● **Stated goal**:
Only the lines between the line with "cad_parts[node].hide_render = cad_parts[node].hide_viewport" and the line with "if obj.type not", together with those two lines themselves, are to be copied exactly.

──────────

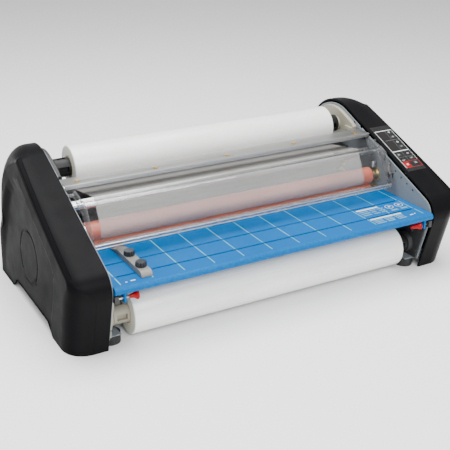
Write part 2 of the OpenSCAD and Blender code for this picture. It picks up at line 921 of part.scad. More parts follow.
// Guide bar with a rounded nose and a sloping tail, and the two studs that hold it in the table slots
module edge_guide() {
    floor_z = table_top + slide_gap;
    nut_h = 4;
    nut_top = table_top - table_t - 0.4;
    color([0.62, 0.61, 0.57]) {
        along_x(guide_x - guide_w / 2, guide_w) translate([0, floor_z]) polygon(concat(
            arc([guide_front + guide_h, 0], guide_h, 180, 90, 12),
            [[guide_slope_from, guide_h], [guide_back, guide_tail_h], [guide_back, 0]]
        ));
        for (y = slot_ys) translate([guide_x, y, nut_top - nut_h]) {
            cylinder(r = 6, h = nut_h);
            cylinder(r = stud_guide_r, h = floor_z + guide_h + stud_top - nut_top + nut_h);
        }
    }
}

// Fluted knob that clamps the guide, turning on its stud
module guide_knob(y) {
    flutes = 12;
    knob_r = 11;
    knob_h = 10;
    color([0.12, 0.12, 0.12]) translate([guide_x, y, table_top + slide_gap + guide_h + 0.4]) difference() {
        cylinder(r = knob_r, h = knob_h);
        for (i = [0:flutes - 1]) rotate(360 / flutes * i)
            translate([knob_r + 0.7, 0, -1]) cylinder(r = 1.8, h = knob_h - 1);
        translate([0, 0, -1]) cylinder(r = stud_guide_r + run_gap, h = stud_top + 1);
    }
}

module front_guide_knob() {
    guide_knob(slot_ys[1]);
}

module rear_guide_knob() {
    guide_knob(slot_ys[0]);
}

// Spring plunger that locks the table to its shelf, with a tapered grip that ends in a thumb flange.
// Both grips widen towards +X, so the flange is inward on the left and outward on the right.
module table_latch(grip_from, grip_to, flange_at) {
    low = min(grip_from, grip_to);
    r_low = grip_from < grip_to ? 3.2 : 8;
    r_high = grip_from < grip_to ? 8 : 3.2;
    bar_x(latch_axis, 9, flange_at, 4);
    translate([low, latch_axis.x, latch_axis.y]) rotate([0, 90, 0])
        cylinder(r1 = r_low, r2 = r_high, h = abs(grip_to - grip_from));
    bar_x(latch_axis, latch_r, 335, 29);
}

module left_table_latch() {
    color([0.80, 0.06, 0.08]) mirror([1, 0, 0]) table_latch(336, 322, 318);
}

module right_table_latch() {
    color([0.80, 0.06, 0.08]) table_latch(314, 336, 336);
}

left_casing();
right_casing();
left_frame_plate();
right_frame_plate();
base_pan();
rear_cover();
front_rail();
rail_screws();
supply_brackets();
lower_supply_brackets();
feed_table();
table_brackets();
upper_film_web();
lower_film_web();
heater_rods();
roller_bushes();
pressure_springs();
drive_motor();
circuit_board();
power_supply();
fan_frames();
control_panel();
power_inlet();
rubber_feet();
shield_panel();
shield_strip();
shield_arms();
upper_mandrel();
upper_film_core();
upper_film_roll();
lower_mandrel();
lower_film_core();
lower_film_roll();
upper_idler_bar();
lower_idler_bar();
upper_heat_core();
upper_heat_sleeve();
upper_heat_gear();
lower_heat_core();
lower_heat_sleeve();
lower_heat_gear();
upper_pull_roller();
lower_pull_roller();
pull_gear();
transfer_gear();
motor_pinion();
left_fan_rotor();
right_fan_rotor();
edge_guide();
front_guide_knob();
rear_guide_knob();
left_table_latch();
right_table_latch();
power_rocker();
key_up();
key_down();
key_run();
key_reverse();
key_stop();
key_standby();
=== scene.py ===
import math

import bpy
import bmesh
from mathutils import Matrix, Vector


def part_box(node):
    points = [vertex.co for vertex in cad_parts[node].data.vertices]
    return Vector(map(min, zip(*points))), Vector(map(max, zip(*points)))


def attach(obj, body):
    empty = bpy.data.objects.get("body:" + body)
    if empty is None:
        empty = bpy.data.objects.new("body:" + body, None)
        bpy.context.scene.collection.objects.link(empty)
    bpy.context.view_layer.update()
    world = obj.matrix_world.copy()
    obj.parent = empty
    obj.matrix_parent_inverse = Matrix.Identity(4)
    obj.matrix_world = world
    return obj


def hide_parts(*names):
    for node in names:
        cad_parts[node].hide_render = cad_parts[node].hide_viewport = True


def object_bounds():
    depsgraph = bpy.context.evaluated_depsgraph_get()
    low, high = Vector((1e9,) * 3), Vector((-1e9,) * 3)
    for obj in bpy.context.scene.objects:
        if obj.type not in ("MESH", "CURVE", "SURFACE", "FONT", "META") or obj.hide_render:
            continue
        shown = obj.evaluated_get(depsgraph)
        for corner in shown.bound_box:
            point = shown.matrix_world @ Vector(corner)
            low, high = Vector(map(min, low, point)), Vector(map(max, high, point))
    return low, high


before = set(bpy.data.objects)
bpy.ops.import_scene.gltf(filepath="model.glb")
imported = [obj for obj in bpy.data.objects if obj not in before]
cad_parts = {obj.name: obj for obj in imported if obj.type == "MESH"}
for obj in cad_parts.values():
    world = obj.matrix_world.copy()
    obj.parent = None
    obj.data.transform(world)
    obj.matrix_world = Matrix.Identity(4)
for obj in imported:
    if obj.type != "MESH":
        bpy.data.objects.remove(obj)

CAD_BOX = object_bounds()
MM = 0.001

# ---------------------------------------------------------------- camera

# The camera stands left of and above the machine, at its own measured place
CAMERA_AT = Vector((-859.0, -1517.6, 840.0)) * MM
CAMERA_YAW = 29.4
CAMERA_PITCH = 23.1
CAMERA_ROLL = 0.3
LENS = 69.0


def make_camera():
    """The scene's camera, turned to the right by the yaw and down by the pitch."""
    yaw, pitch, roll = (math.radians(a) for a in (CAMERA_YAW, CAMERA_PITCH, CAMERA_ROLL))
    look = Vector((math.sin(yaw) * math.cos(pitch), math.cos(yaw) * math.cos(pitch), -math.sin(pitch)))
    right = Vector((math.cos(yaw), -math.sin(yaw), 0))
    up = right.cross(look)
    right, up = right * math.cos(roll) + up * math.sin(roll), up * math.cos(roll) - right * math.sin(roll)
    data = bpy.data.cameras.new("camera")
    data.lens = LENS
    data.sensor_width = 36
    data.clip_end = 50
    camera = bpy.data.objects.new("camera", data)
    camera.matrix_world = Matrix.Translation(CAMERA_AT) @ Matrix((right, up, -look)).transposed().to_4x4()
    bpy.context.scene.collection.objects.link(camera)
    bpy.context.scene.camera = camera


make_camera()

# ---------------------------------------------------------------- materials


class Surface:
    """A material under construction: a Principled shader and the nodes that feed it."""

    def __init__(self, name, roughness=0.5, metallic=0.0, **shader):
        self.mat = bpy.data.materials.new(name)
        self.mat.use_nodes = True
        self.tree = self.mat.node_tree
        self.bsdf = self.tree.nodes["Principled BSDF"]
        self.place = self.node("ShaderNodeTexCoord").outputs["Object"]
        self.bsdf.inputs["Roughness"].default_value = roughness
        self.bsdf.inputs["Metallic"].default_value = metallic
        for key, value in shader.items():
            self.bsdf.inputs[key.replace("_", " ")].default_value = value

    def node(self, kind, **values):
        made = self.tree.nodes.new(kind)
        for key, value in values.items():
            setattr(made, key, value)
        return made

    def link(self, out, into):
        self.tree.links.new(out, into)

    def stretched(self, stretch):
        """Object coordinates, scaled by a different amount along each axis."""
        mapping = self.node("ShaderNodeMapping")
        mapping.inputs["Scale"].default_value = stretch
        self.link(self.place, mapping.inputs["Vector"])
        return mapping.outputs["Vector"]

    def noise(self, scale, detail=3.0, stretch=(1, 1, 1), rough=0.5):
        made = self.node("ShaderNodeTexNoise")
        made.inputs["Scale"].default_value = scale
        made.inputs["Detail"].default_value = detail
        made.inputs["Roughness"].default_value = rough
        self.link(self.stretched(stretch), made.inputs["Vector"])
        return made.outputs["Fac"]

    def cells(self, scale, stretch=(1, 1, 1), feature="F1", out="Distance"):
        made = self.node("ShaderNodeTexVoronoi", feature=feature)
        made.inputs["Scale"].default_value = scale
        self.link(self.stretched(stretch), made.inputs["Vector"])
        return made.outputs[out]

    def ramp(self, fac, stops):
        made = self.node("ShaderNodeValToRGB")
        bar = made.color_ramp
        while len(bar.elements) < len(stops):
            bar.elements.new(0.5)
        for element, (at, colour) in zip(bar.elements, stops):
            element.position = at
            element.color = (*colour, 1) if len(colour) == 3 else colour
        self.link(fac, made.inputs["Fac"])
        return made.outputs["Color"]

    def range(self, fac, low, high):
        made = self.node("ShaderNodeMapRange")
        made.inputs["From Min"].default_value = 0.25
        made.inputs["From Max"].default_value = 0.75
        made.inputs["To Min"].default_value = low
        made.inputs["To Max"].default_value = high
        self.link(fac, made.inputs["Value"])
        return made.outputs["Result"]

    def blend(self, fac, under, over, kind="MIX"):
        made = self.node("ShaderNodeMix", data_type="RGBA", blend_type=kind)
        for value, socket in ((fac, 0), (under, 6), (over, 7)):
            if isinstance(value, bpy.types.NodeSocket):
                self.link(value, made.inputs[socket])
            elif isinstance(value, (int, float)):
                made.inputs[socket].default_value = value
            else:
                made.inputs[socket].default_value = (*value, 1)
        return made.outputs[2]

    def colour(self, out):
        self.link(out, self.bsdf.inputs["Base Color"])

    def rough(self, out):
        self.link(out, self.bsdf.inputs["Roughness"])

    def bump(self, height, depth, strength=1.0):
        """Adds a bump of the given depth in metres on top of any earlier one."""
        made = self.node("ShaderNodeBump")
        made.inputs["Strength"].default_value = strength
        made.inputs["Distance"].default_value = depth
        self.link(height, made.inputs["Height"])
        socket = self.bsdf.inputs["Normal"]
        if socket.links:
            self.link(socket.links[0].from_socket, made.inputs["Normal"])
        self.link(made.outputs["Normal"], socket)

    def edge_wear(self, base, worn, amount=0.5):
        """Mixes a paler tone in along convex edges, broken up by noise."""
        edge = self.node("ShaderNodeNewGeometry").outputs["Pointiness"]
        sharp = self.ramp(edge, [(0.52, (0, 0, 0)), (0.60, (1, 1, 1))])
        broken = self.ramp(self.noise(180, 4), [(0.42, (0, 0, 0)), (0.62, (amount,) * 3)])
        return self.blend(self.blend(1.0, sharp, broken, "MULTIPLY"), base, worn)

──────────

● **Final result**:
        cad_parts[node].hide_render = cad_parts[node].hide_viewport = True


def object_bounds():
    depsgraph = bpy.context.evaluated_depsgraph_get()
    low, high = Vector((1e9,) * 3), Vector((-1e9,) * 3)
    for obj in bpy.context.scene.objects:
        if obj.type not in ("MESH", "CURVE", "SURFACE", "FONT", "META") or obj.hide_render:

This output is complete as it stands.